# Set problem:
Write the material out again exactly.

[BEGIN Data segment]

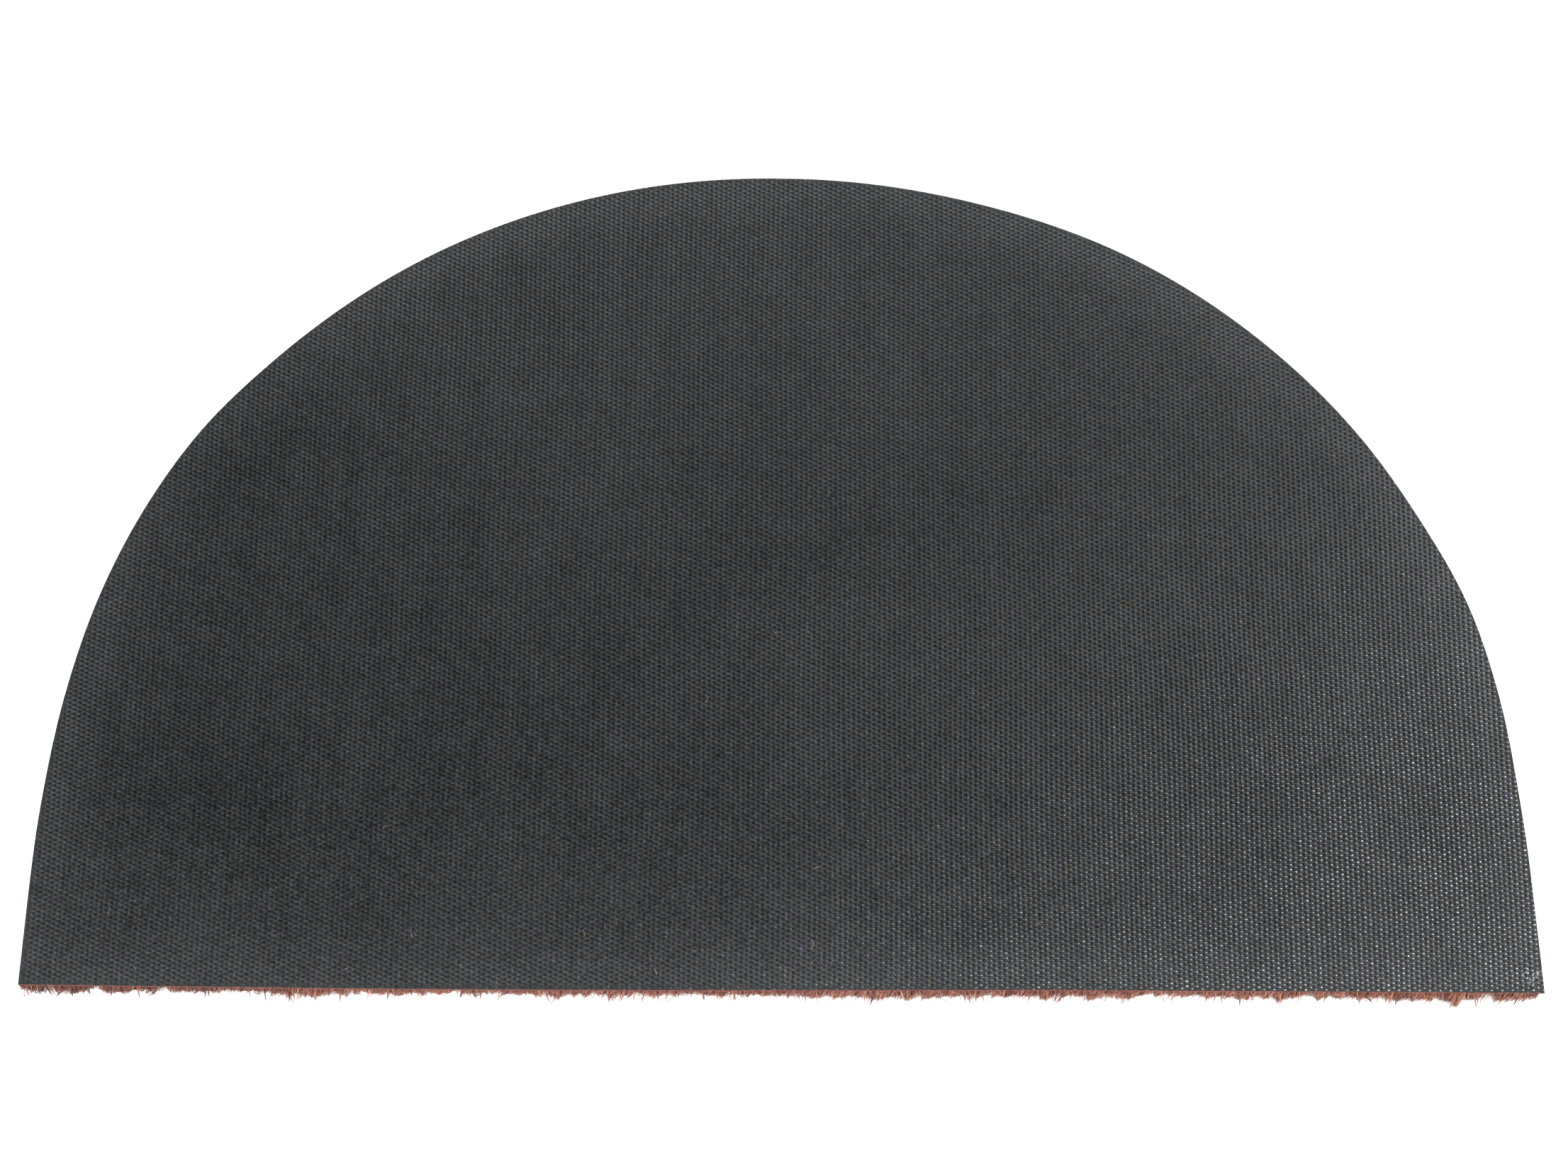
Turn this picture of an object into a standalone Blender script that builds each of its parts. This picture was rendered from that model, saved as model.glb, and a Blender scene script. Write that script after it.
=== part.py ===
"""Half-round coir doormat, lying face down: a cloth-embossed rubber sheet on dyed coir pile.

Metres, +Z up. The straight edge runs along X on the -Y side, and the arc is at +Y. The
pile's tips rest at z = 0, and the origin is under the middle of the mat's bounding box.
Outlines are worked out first with the straight edge at y = 0.
"""

import math
import random
from collections import namedtuple

import bmesh
import bpy
from mathutils import Vector

# Driving dimensions
MAT_WIDTH = 0.750
MAT_DEPTH = 0.450
MAT_HEIGHT = 0.015
BACKING_THICKNESS = 0.002
SEAT_GAP = 0.0003
ARC_RADIUS = MAT_WIDTH / 2
SIDE_RISE = MAT_DEPTH - ARC_RADIUS
CORNER_TURN = -math.degrees(math.atan2(SIDE_RISE, ARC_RADIUS))
PILE_HEIGHT = MAT_HEIGHT - BACKING_THICKNESS - SEAT_GAP
MM = 0.001

# Steps along the outlines
BACKING_EDGE_STEP = 0.025
BACKING_TURN_STEP = 1.0
PILE_EDGE_STEP = 0.0025
PILE_TURN_STEP = 0.75
PILE_FIRST_TURN = CORNER_TURN + 0.9
FACING_SPAN = 0.5
CORNER_FAN = 4

# How far inside the true half round the sheet was cut, in millimetres, on each side.
# The turn is in degrees above the direction of the straight edge, at the arc's centre.
Trim = namedtuple("Trim", "turn left right")
TRIMS = [
    Trim(turn=CORNER_TURN, left=0.0, right=0.2),
    Trim(turn=-3, left=2.0, right=3.1),
    Trim(turn=5, left=4.5, right=5.8),
    Trim(turn=13, left=4.1, right=4.6),
    Trim(turn=21, left=2.0, right=2.7),
    Trim(turn=29, left=-0.3, right=3.1),
    Trim(turn=37, left=-2.1, right=1.7),
    Trim(turn=45, left=-1.7, right=0.7),
    Trim(turn=61, left=-2.7, right=-0.7),
    Trim(turn=75, left=-2.0, right=0.5),
    Trim(turn=90, left=0.0, right=0.0),
]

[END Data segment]

# Result:
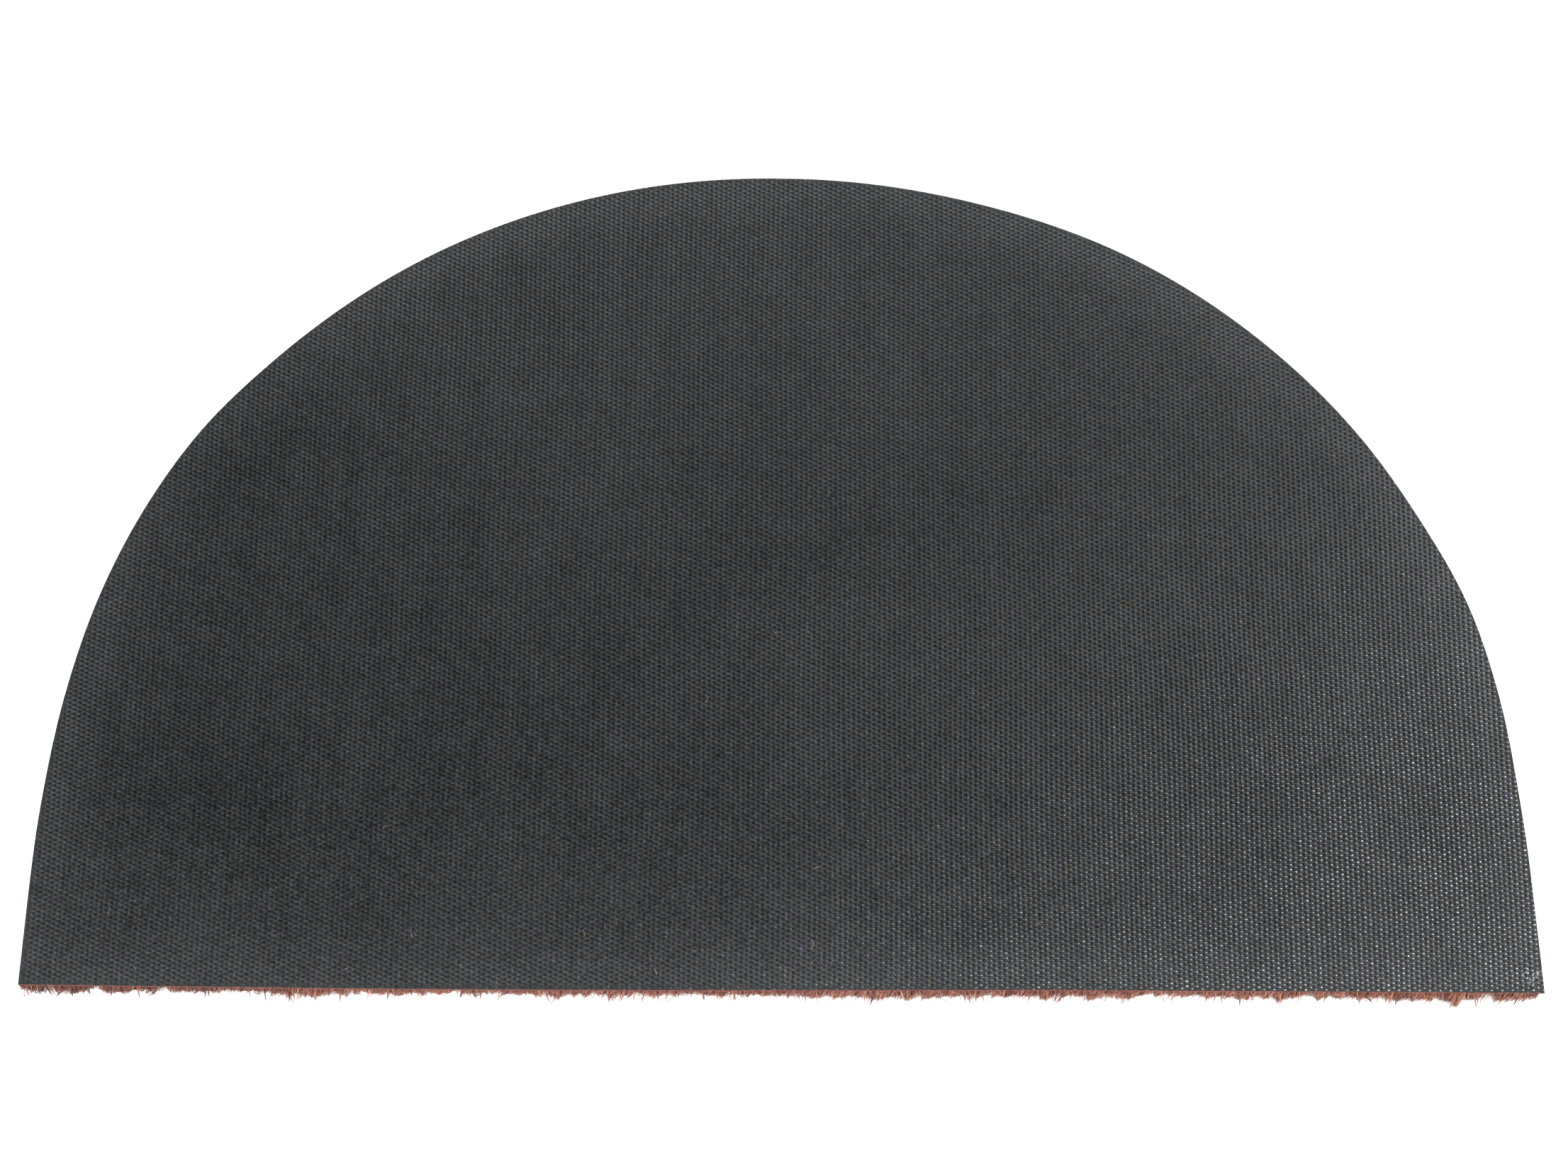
Turn this picture of an object into a standalone Blender script that builds each of its parts. This picture was rendered from that model, saved as model.glb, and a Blender scene script. Write that script after it.
=== part.py ===
"""Half-round coir doormat, lying face down: a cloth-embossed rubber sheet on dyed coir pile.

Metres, +Z up. The straight edge runs along X on the -Y side, and the arc is at +Y. The
pile's tips rest at z = 0, and the origin is under the middle of the mat's bounding box.
Outlines are worked out first with the straight edge at y = 0.
"""

import math
import random
from collections import namedtuple

import bmesh
import bpy
from mathutils import Vector

# Driving dimensions
MAT_WIDTH = 0.750
MAT_DEPTH = 0.450
MAT_HEIGHT = 0.015
BACKING_THICKNESS = 0.002
SEAT_GAP = 0.0003
ARC_RADIUS = MAT_WIDTH / 2
SIDE_RISE = MAT_DEPTH - ARC_RADIUS
CORNER_TURN = -math.degrees(math.atan2(SIDE_RISE, ARC_RADIUS))
PILE_HEIGHT = MAT_HEIGHT - BACKING_THICKNESS - SEAT_GAP
MM = 0.001

# Steps along the outlines
BACKING_EDGE_STEP = 0.025
BACKING_TURN_STEP = 1.0
PILE_EDGE_STEP = 0.0025
PILE_TURN_STEP = 0.75
PILE_FIRST_TURN = CORNER_TURN + 0.9
FACING_SPAN = 0.5
CORNER_FAN = 4

# How far inside the true half round the sheet was cut, in millimetres, on each side.
# The turn is in degrees above the direction of the straight edge, at the arc's centre.
Trim = namedtuple("Trim", "turn left right")
TRIMS = [
    Trim(turn=CORNER_TURN, left=0.0, right=0.2),
    Trim(turn=-3, left=2.0, right=3.1),
    Trim(turn=5, left=4.5, right=5.8),
    Trim(turn=13, left=4.1, right=4.6),
    Trim(turn=21, left=2.0, right=2.7),
    Trim(turn=29, left=-0.3, right=3.1),
    Trim(turn=37, left=-2.1, right=1.7),
    Trim(turn=45, left=-1.7, right=0.7),
    Trim(turn=61, left=-2.7, right=-0.7),
    Trim(turn=75, left=-2.0, right=0.5),
    Trim(turn=90, left=0.0, right=0.0),
]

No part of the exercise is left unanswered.